**Exercise**
Return exactly the listing's lines, from its first line to the line holding "const DEG = Math.PI / 180;", ends included.

**Raw data**
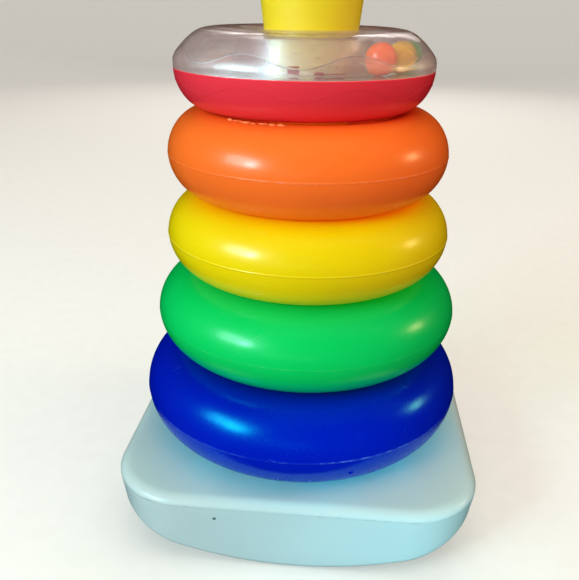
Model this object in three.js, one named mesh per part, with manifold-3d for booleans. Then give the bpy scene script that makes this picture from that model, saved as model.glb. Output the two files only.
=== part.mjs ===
// Stacking ring toy: a rocking base with a flared centre post, four hollow rings and a rattle ring.
// Millimetres, +Z up, -Y is the front. The lowest line of the rocker lies at z = 0 under the middle.
import * as THREE from 'three';
import { mergeVertices } from 'three/addons/utils/BufferGeometryUtils.js';
import Module from 'manifold-3d';

const wasm = await Module();
wasm.setup();

const DEG = Math.PI / 180;

// ---- driving dimensions ----
const SEGMENTS = 36; // facets round every ring
const BASE_HALF = 70; // half the width of the square base
const BASE_CORNER = 27.5; // plan radius of its corners
const BASE_TOP = 29.8; // height of its flat top
const BASE_WALL = 2.5;
const BASE_RIM = 3; // height of the rounding between top and side
const BASE_RIM_WIDTH = 4.5; // and its width in plan
const BASE_DRAFT = 0.037; // inward lean of the side, per millimetre down
const ROCKER_RADIUS = 145.6; // curve of the underside, about an axis along Y
const ROCKER_FACETS = 15; // odd, so that the lowest facet is a level strip
const PLUG_RADIUS = 15.7; // post plug in the base
const PLUG_GAP = 0.3;
const POST_TOP = 218;
const POST_X = -0.8; // the post stands a little off the middle of the base
const RING_HOLE = 23; // every ring has the same hole
const RING_WALL = 1.6;
const NEEDLE_RADIUS = 1.2; // blow-moulding needle hole
const SECTION_POWER = 1.9; // superellipse exponent of the ring section
const SEAT_GAP = 0.05; // between pieces that rest on one another

// One entry per plain ring: outer radius, half height, width from rim to crest, height of the
// mould line, sideways rest position on the post, and where the needle hole is drilled.
const PLAIN_RINGS = [
  { name: 'blue_ring', outer: 65.7, half: 17.75, rim: 17, z: 47.6, x: -1.4, y: -2, azimuth: 20.6,
    tilt: -23, color: 0x0118b4 },
  { name: 'green_ring', outer: 60.3, half: 16.7, rim: 17.8, z: 82.1, x: -0.2, y: -2, azimuth: 180,
    tilt: -40, color: 0x02c463 },
  { name: 'yellow_ring', outer: 54.9, half: 15.1, rim: 13.75, z: 113.95, x: -0.25, y: -2, azimuth: 180,
    tilt: -40, color: 0xf0dc04 },
  { name: 'orange_ring', outer: 52.8, half: 15.6, rim: 13.45, z: 144.7, x: -0.9, y: -2, azimuth: 180,
    tilt: -40, color: 0xfb7a28 },
];

// Rattle ring: outer radius, rim-to-crest width, depth of the red tray, height of the seam.
const RATTLE = { outer: 47.4, rim: 11.3, depth: 14.2, seam: 174.55, x: -3, y: -1.2 };
const TRAY_WALL = 1.8;
const COVER_HEIGHT = 13.3;
const COVER_WALL = 1.4;
const FLOOR_THICKNESS = 0.8;
const BEAD_RADIUS = 5;
const BEAD_TRACK = 37.2; // radius that the bead centres run on
const TABS = [
  { azimuth: -1.5, width: 3 },
  { azimuth: 12.8, width: 3.2 },
];
const TAB_RADIUS = 32;
const TAB_THICKNESS = 1;
const TAB_HEIGHT = 1.8;
const BEADS = [
  { name: 'bead_orange', azimuth: 45, color: 0xff7a4a },
  { name: 'bead_amber', azimuth: 64, color: 0xd9a32e },
  { name: 'bead_green', azimuth: 88, color: 0x1fa05a },
];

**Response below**
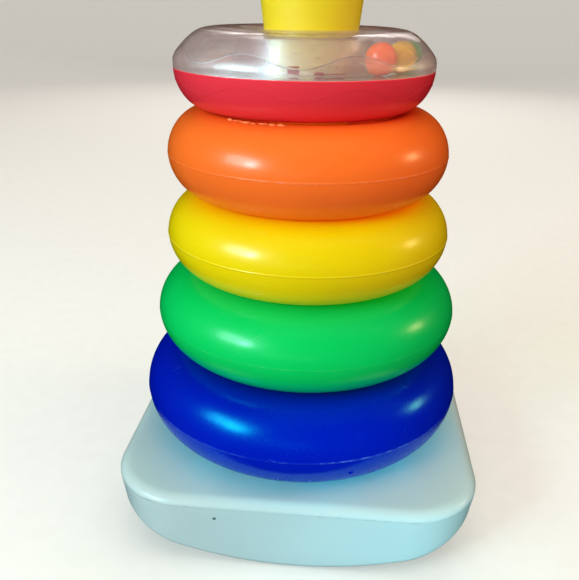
Model this object in three.js, one named mesh per part, with manifold-3d for booleans. Then give the bpy scene script that makes this picture from that model, saved as model.glb. Output the two files only.
=== part.mjs ===
// Stacking ring toy: a rocking base with a flared centre post, four hollow rings and a rattle ring.
// Millimetres, +Z up, -Y is the front. The lowest line of the rocker lies at z = 0 under the middle.
import * as THREE from 'three';
import { mergeVertices } from 'three/addons/utils/BufferGeometryUtils.js';
import Module from 'manifold-3d';

const wasm = await Module();
wasm.setup();

const DEG = Math.PI / 180;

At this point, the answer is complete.